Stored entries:
◇ ◇ ◇ ◇

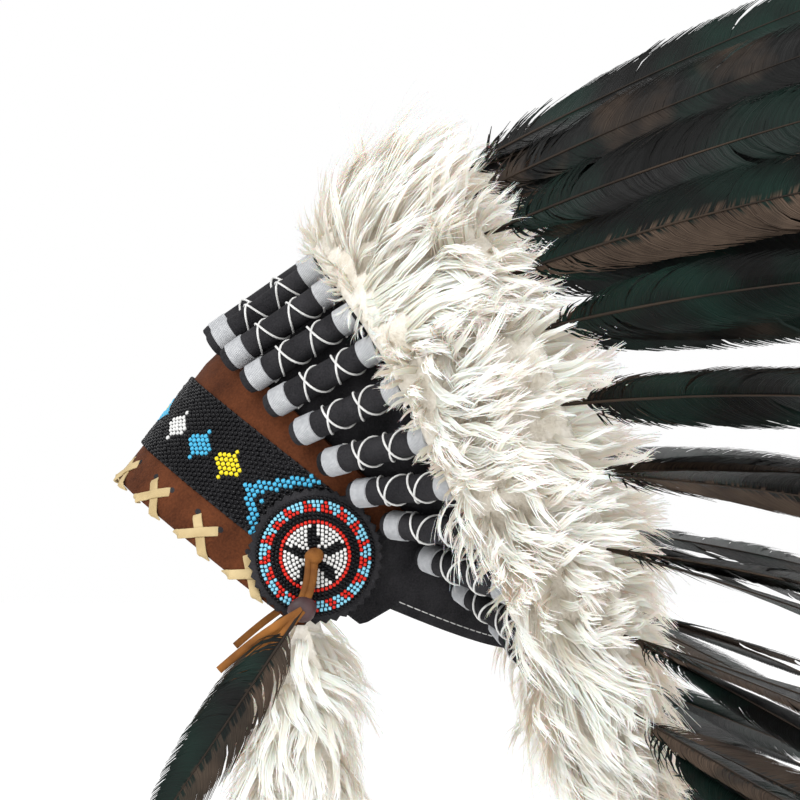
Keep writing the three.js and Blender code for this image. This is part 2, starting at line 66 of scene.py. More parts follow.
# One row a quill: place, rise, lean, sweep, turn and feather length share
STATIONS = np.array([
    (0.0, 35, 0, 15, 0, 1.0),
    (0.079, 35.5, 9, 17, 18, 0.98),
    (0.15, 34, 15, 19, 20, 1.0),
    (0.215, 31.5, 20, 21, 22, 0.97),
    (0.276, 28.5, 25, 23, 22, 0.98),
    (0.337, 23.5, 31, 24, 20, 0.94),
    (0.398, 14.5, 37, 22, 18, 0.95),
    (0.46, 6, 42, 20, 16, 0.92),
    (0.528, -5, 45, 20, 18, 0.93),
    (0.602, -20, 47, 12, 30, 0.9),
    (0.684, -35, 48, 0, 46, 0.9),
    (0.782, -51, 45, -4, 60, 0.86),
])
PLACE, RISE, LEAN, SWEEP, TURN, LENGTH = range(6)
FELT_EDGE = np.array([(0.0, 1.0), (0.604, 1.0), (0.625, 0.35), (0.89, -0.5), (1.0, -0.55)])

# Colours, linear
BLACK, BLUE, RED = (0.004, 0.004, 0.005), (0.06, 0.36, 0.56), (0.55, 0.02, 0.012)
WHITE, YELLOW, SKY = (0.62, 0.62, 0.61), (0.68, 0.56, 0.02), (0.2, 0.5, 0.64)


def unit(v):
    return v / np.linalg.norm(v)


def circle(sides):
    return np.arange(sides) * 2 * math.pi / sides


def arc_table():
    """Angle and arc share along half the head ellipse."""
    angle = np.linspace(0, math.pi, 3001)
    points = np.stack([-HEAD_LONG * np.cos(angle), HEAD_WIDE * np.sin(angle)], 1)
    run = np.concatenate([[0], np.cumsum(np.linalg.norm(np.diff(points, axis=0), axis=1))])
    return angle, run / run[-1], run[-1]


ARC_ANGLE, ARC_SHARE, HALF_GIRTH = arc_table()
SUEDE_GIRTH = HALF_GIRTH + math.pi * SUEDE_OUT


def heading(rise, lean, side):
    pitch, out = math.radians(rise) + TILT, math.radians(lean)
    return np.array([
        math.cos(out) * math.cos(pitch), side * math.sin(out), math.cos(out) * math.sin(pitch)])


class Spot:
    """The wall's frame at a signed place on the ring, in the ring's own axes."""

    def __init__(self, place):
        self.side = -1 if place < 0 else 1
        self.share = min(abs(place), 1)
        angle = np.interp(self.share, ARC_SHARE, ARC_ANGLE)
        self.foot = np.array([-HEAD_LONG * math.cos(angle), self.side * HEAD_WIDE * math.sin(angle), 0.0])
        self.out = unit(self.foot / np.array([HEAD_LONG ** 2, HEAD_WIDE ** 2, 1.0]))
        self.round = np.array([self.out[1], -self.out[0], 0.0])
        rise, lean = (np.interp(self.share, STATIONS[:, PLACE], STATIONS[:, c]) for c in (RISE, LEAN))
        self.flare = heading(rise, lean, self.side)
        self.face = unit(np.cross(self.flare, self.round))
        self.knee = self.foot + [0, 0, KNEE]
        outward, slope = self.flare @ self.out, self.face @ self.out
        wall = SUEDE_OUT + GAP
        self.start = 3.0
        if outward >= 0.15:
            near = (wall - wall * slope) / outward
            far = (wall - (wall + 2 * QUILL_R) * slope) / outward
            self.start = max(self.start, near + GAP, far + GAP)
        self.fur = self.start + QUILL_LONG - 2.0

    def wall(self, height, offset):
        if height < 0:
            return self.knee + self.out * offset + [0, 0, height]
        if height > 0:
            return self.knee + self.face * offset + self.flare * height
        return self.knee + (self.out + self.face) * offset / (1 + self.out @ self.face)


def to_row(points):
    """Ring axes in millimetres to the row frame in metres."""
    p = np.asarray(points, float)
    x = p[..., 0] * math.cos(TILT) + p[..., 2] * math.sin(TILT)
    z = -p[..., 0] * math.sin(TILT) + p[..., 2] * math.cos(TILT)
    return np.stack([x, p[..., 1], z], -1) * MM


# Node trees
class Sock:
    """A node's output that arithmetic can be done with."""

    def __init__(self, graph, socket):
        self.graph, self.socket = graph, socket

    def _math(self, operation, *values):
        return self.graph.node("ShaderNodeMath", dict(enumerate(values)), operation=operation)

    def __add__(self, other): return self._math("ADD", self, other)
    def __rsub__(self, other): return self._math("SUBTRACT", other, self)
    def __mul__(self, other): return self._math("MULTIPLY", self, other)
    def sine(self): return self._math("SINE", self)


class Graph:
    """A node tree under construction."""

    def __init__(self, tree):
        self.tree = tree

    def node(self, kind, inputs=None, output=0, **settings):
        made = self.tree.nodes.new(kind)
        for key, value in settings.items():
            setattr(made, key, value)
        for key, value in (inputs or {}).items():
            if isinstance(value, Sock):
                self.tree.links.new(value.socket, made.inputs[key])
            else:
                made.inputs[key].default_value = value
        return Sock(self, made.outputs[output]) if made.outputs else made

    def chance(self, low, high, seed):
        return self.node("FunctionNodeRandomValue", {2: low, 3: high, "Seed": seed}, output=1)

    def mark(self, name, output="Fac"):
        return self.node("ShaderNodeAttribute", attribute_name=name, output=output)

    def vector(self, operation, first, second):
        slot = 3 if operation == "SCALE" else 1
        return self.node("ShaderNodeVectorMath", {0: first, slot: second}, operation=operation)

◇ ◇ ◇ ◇

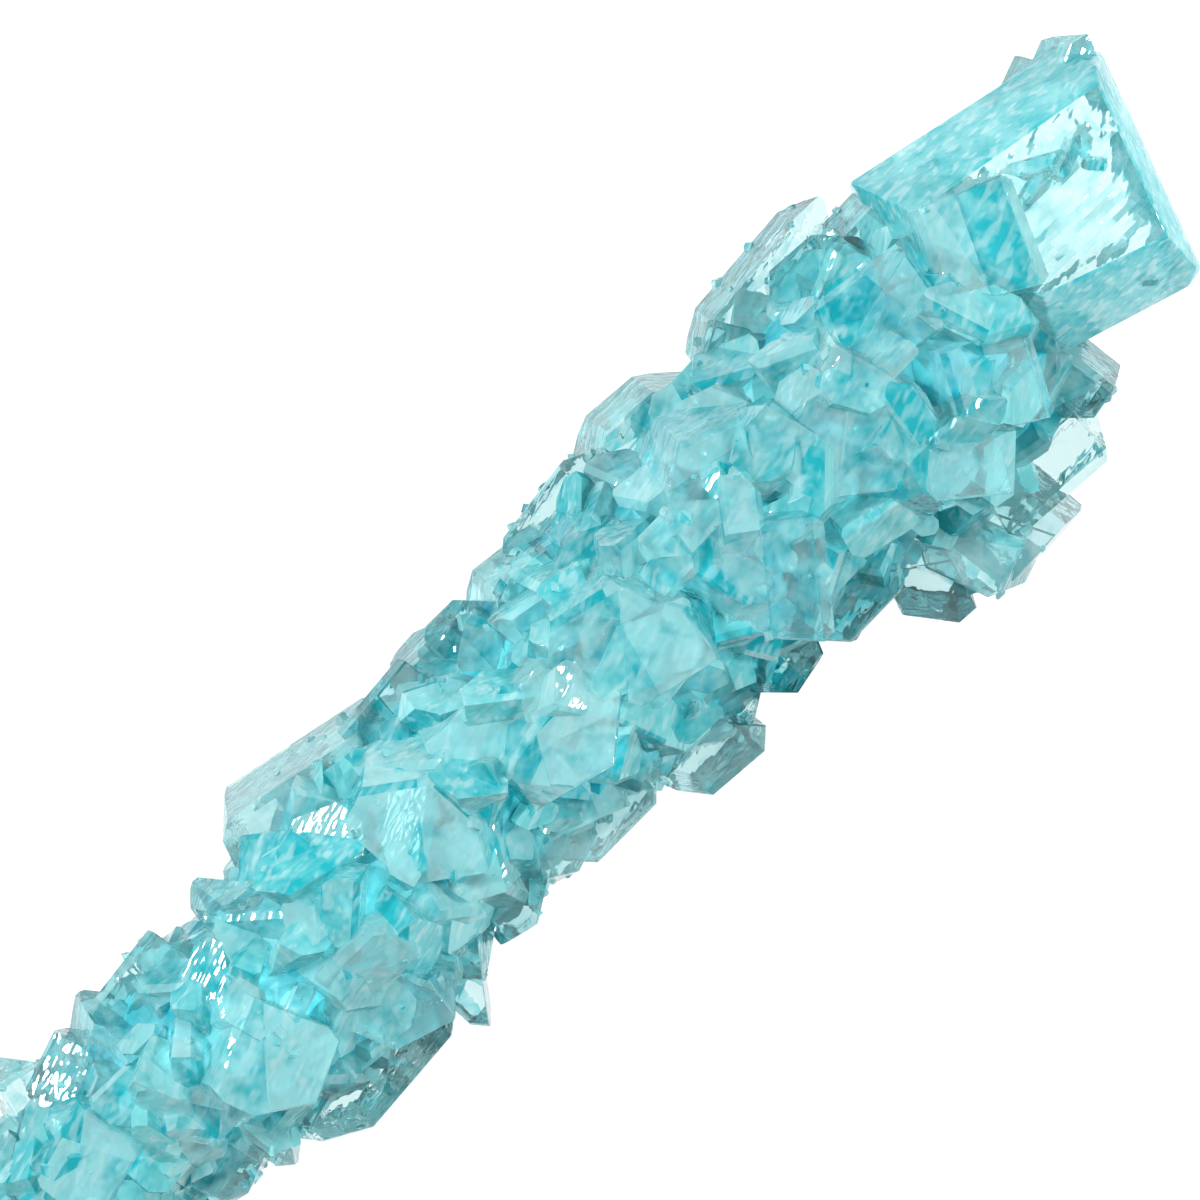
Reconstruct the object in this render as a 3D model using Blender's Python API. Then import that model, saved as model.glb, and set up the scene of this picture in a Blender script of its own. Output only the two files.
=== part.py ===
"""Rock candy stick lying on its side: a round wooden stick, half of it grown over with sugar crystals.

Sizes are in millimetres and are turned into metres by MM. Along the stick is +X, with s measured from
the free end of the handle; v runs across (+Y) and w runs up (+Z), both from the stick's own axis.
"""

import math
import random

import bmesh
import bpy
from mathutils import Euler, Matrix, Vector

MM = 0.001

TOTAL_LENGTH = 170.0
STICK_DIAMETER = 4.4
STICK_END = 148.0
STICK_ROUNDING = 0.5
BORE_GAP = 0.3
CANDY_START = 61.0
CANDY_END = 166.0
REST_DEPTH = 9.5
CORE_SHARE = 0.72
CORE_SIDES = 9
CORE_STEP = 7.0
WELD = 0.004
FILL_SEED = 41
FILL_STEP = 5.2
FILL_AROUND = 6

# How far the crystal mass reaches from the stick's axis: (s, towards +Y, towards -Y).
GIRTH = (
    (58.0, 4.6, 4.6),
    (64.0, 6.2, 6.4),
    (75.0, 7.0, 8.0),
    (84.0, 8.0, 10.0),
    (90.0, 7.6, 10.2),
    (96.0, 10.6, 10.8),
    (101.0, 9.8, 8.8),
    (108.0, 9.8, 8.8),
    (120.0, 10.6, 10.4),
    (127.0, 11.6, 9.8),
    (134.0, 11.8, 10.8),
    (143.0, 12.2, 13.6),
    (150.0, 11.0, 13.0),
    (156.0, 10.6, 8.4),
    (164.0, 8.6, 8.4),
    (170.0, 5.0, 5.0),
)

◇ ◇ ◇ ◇

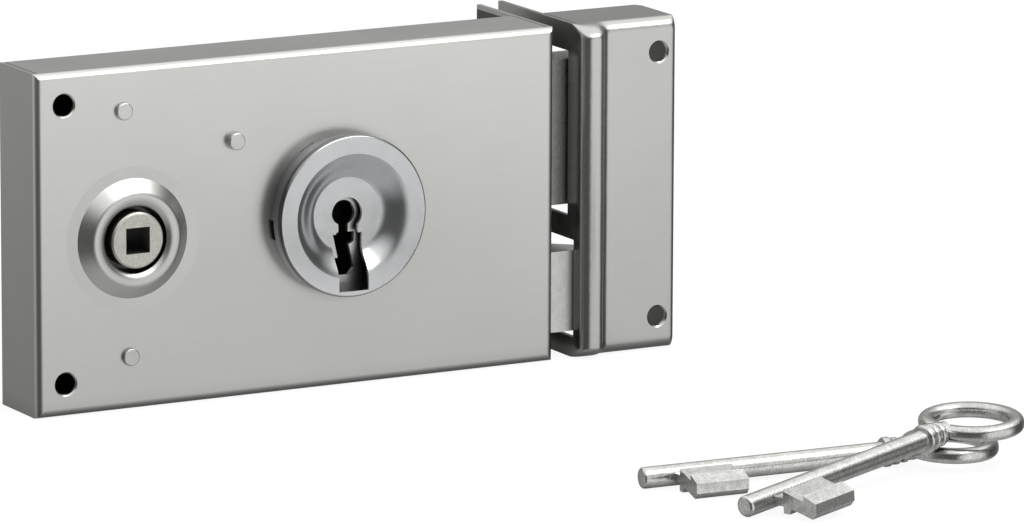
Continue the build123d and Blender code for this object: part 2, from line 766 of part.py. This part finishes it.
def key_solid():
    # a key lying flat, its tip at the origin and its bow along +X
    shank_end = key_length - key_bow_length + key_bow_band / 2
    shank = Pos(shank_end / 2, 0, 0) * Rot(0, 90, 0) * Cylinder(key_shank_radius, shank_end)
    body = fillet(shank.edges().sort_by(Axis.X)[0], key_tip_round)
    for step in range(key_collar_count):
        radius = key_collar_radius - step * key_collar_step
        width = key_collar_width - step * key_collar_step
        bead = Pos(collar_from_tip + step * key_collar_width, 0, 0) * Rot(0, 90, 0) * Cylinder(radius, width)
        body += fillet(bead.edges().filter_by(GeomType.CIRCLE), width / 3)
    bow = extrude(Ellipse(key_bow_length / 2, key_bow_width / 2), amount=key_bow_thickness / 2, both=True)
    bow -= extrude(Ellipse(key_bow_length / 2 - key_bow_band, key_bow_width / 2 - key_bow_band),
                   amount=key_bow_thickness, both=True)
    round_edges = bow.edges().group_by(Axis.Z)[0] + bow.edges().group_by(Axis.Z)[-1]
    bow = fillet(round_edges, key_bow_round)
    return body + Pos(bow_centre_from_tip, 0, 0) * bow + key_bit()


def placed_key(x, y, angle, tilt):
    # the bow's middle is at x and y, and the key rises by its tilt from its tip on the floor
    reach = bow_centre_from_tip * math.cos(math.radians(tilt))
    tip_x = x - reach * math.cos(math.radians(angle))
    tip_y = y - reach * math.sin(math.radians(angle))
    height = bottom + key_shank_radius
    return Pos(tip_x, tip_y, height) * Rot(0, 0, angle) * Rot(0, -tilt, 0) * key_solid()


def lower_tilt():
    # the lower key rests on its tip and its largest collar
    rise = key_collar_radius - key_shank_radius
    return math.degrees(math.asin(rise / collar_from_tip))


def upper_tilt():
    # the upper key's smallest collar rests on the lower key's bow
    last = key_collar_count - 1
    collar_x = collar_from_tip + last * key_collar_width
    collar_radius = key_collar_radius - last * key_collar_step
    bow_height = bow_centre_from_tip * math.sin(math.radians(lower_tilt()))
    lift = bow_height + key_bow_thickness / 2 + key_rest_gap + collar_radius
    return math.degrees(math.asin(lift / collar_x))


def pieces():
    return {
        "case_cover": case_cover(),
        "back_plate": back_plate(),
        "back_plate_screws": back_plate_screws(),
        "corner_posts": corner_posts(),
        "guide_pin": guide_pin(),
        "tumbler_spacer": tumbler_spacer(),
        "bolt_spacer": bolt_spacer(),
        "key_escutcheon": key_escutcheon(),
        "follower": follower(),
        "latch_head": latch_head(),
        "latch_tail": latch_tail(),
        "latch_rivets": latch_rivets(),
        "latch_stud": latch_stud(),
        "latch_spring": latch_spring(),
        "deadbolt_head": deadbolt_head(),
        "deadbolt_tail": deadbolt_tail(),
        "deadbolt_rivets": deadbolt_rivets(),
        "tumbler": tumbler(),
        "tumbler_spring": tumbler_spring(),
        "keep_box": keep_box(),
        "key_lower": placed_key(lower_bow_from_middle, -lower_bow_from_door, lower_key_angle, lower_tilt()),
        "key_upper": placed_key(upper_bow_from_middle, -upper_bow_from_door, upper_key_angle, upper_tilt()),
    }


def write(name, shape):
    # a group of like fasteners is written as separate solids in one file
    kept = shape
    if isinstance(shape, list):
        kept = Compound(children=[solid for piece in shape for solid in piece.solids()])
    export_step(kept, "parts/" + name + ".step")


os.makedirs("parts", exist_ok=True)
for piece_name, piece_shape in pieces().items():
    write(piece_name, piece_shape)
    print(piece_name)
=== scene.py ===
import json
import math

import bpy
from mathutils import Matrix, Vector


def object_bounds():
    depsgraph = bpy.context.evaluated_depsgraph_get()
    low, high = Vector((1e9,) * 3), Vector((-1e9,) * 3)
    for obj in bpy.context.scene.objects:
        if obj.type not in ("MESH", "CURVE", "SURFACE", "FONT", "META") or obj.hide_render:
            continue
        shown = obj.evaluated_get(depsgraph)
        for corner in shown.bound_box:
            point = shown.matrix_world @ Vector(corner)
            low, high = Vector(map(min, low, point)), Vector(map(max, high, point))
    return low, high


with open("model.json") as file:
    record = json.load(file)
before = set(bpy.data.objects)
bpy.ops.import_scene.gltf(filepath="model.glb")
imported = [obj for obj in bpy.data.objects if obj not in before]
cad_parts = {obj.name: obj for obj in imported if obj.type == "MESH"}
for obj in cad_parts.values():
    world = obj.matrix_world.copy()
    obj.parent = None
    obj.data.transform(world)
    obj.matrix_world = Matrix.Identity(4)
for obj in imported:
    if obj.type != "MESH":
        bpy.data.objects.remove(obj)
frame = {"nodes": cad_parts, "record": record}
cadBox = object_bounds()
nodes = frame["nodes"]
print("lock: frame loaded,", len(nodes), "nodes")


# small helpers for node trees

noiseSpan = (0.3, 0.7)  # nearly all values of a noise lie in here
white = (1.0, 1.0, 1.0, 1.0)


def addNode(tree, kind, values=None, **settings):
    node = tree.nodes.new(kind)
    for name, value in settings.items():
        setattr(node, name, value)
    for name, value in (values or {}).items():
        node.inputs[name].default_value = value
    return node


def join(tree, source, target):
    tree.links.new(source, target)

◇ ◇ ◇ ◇

The line containing "for piece_name, piece_shape" opens the part, and the line containing "shown = obj.evaluated_get(depsgraph)" closes it. Output that part exactly, with both, and only that.

for piece_name, piece_shape in pieces().items():
    write(piece_name, piece_shape)
    print(piece_name)
=== scene.py ===
import json
import math

import bpy
from mathutils import Matrix, Vector


def object_bounds():
    depsgraph = bpy.context.evaluated_depsgraph_get()
    low, high = Vector((1e9,) * 3), Vector((-1e9,) * 3)
    for obj in bpy.context.scene.objects:
        if obj.type not in ("MESH", "CURVE", "SURFACE", "FONT", "META") or obj.hide_render:
            continue
        shown = obj.evaluated_get(depsgraph)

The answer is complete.